Reauthorization bill H.R. 798, or The Workforce Investment Act of 2013, was introduced by Representatives John Tierney (D-MA), Ruben Hinojosa (D-TX) and George Miller (D-CA) in mid-February. (Congress.gov offers a concise overview of this workforce development reauthorization.)
Referred to the Subcommittee on Higher Education and Workforce Training in late April, this amendment to the Workforce Investment Act of 1998 (WIA) is an alternative to the Republican H.R. 803 Supporting Knowledge and Investing in Lifelong Skills (SKILLS) Act, which Democrats claim “is highly partisan and will have a grave impact on the workforce investment system.”
With 49 co-sponsors, it is directed at reform rather than recreation. Democratic sentiment is that it is better to learn from what has been historically successful, modernize it, and add to it as opposed to reinvention or wholesale elimination.

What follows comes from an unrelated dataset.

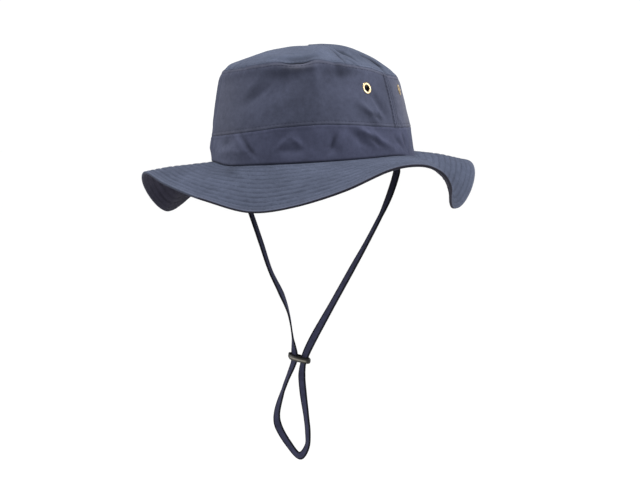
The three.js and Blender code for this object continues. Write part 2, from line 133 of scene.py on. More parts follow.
# Thread
STITCH_LENGTH = 2.1
STITCH_PITCH = 3.1
STITCH_SINK = 0.04
THREAD_RADIUS = 0.24

# Rings of a stitch: place along its length, and size
STITCH_RINGS = ((-0.32, 1.0), (0.0, 1.1), (0.32, 1.0))

# Fineness: points along measured lines, values of the noise, and columns and rows of the cloth. The
# top's rows end just short of its middle.
TAPE_SAMPLES = 4000
STITCH_SAMPLES = 3000
NOISE_VALUES = 4096
WALL_COLUMNS = 600
BAND_ROWS = 34
SIDE_ROWS = 66
TOP_ROWS = 62
TOP_END = 0.998
BRIM_COLUMNS = 560
BRIM_ROWS = 84

# Heights of the band seam and the top seam
CROWN_SEAMS = table(
    "at band top",
    (-150, 21, 70), (-105, 21, 74), (-61, 22.4, 77), (-20, 25, 78), (0, 26.8, 79.6),
    (15, 28.5, 80.6), (28, 29.2, 79), (42, 29, 80.5), (60, 26.8, 76.5), (78, 24, 72),
    (92, 22.5, 67), (118, 21.3, 65), (165, 21, 67),
)

# How far the wall leans in at a height
WALL_LEAN = table(
    "at inset",
    (0, 0), (15, 2), (30, 4.2), (45, 7), (58, 10), (68, 12.3), (76, 13.4), (82, 14.2),
)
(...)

Ultimately, the bill aims at WIA title I (workforce investment systems for job training and employment services) and title II (adult education and family literacy education programs) requirement revision and appropriation reauthorization.

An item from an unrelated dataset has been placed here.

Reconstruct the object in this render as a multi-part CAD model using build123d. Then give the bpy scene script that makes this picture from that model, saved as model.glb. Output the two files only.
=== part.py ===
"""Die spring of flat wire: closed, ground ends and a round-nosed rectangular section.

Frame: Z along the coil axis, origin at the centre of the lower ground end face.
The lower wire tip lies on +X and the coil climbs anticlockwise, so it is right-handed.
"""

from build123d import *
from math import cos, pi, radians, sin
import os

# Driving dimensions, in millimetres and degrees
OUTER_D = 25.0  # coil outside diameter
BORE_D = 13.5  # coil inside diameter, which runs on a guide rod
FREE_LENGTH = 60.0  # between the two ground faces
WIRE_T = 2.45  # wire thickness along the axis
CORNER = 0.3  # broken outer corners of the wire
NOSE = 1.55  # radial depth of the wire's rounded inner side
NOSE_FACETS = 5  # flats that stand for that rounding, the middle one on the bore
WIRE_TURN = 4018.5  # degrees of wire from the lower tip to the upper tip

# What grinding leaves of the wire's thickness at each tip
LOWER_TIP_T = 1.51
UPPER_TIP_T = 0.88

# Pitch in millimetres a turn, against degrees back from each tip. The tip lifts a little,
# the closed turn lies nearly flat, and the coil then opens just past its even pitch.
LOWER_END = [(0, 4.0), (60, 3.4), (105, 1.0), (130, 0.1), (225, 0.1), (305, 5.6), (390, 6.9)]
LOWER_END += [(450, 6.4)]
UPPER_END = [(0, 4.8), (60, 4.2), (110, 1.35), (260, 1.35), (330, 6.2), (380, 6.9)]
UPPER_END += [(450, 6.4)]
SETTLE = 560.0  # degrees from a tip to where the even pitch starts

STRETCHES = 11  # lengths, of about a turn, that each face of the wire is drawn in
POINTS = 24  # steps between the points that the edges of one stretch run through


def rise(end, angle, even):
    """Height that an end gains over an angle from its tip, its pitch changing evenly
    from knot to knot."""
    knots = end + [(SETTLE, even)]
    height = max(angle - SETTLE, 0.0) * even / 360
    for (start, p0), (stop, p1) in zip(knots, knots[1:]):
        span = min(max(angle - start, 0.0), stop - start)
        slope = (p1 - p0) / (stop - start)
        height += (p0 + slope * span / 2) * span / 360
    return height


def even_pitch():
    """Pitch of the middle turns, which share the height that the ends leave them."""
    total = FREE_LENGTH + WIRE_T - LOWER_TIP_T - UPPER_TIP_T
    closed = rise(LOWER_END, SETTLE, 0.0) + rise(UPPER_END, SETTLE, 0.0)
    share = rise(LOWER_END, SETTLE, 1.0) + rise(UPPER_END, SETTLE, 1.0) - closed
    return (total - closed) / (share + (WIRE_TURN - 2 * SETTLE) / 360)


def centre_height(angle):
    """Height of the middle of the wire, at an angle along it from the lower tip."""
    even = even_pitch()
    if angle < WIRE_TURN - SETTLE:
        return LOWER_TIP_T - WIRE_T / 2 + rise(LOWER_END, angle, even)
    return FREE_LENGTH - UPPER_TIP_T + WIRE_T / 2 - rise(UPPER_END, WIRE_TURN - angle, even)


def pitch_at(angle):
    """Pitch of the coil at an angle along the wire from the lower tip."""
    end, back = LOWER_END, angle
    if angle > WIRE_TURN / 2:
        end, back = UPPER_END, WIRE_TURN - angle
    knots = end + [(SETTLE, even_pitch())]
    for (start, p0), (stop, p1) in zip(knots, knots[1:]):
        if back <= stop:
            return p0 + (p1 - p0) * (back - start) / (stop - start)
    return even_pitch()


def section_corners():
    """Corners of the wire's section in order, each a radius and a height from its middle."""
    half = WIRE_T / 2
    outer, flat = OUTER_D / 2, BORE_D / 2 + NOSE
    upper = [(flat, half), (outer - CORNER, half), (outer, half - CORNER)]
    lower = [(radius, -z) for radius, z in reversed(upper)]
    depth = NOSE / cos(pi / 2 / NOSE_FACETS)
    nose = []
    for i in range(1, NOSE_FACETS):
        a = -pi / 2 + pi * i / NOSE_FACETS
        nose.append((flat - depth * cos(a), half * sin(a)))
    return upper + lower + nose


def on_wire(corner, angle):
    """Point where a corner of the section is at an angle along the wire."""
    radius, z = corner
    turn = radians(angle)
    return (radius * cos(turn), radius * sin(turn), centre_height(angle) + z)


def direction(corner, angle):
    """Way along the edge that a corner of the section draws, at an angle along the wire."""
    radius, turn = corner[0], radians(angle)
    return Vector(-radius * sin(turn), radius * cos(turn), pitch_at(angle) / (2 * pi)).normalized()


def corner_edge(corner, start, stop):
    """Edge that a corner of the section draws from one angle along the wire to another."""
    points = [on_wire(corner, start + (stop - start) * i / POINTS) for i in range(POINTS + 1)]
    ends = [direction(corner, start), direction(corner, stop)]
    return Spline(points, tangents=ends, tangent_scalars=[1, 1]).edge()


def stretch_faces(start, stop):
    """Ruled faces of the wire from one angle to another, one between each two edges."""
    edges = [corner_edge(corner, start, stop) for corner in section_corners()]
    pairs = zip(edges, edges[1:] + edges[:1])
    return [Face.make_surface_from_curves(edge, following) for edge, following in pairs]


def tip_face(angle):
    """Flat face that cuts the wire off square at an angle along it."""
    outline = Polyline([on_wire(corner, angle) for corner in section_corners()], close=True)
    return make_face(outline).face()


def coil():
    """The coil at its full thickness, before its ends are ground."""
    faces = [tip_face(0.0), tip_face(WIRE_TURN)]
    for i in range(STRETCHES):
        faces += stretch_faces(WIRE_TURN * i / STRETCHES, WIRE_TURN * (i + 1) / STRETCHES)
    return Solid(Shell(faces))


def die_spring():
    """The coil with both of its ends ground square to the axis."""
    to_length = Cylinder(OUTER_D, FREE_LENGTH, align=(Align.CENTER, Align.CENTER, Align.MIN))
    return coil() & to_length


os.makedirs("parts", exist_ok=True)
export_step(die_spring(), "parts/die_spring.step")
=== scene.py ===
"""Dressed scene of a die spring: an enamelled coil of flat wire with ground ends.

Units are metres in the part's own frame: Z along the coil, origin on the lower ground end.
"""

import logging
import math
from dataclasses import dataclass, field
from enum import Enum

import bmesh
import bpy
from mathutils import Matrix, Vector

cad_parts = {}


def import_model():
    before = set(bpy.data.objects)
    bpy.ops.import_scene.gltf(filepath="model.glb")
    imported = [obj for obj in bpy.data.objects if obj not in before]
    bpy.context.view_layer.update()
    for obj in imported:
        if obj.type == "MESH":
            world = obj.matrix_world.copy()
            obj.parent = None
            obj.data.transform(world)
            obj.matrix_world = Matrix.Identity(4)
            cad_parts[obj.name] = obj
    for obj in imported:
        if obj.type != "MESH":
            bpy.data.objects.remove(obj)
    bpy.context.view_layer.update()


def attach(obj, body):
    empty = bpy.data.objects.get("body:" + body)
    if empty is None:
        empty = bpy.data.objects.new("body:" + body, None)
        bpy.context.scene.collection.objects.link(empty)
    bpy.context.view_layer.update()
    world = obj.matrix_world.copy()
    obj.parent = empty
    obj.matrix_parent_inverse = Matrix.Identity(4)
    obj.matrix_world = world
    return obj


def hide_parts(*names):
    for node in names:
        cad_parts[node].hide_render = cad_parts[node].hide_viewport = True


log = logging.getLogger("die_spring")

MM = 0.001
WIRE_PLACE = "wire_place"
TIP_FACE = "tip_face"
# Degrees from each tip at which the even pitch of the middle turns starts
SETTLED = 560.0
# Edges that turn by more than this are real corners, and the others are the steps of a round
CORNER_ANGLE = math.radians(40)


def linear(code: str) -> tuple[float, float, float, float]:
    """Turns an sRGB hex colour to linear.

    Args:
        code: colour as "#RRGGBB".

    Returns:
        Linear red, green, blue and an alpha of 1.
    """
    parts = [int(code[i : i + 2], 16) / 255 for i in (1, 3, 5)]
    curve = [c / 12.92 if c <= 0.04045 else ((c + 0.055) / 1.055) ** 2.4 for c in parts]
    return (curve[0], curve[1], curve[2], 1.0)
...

The Democratic approach to WIA reauthorization is driven by three core principles:
• Streamlining and improving workforce investment system programs.
• Strengthening workforce investment system accountability.
• Promoting innovation and best practices within the workforce investment system.
There is a concession among Democrats that changes need to be made ensuring greater efficiency and that measures reflecting the times be introduced, but not at the expense of those that the party has dubbed “key stakeholders.”
The measures would include, among others:
• Expanding the role of Community Colleges in job training.
• Developing a 21st century delivery system for Adult Education Literacy and Workplace Skills Services.
• Engaging youth through multiple pathways to success.
• Creating competitive employment services and opportunities for individuals with disabilities.
The bill casts an eye toward increased accountability and decreased taxpayer cost through performance measures and reporting across programs without marginalizing those disadvantaged populations in the workforce. It aims to improve efficiency while still providing invaluable services to those that are need of developing the skills necessary to find proper employment.
In addition to leveraging partnerships with Community Colleges, community labor organizations, and non-profit organizations, the WIA of 2013 would also identify in-demand sector employers and form strategic partnerships with them.
As always, KRA Corporation welcomes any legislative amendments that seek to better serve those in search of starting or advancing their careers. We trust that this bill will continue to enhance the lives of our customers by addressing the core employment needs of our communities and the people that make them thrive.